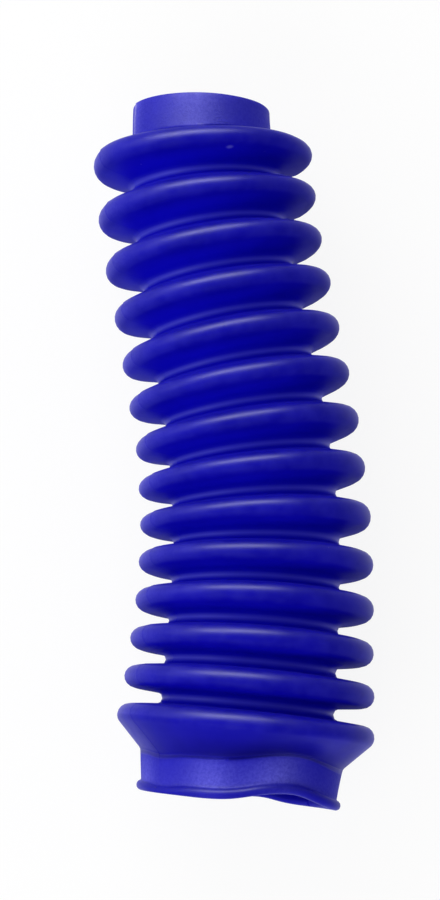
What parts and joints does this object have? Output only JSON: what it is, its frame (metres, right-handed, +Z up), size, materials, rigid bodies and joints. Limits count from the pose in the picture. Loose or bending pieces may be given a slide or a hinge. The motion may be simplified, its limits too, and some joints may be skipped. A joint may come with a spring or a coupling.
{
  "type": "shock absorber dust boot",
  "caption": "One-piece soft bellows boot that keeps dirt off a shock absorber's rod, with a small collar at one end and a wider, beaded collar at the other.",
  "frame": {"origin": "on the floor, under the middle of the boot's bounding box, as it lies on its side", "axes": "+Y from the big collar towards the small collar, +Z up, +X across to the side that the boot bows towards"},
  "size_m": [0.0918, 0.231, 0.0824],
  "materials": {
    "blue_rubber": "satin, smooth moulded"
  },
  "bodies": {
    "root": {"dust_boot": "blue_rubber"}
  },
  "joints": []
}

DIRECTIONS FOR THIS TASK:
Copy all data exactly, start to finish.

SOLUTION TO THE EXERCISE:
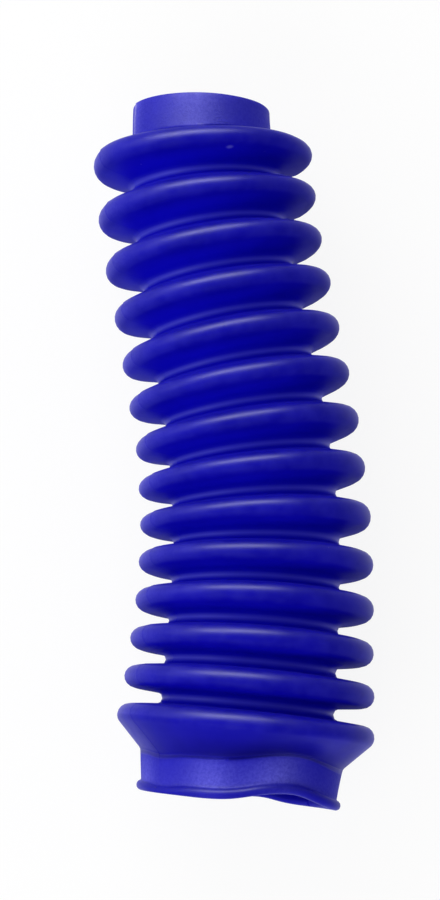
What parts and joints does this object have? Output only JSON: what it is, its frame (metres, right-handed, +Z up), size, materials, rigid bodies and joints. Limits count from the pose in the picture. Loose or bending pieces may be given a slide or a hinge. The motion may be simplified, its limits too, and some joints may be skipped. A joint may come with a spring or a coupling.
{
  "type": "shock absorber dust boot",
  "caption": "One-piece soft bellows boot that keeps dirt off a shock absorber's rod, with a small collar at one end and a wider, beaded collar at the other.",
  "frame": {"origin": "on the floor, under the middle of the boot's bounding box, as it lies on its side", "axes": "+Y from the big collar towards the small collar, +Z up, +X across to the side that the boot bows towards"},
  "size_m": [0.0918, 0.231, 0.0824],
  "materials": {
    "blue_rubber": "satin, smooth moulded"
  },
  "bodies": {
    "root": {"dust_boot": "blue_rubber"}
  },
  "joints": []
}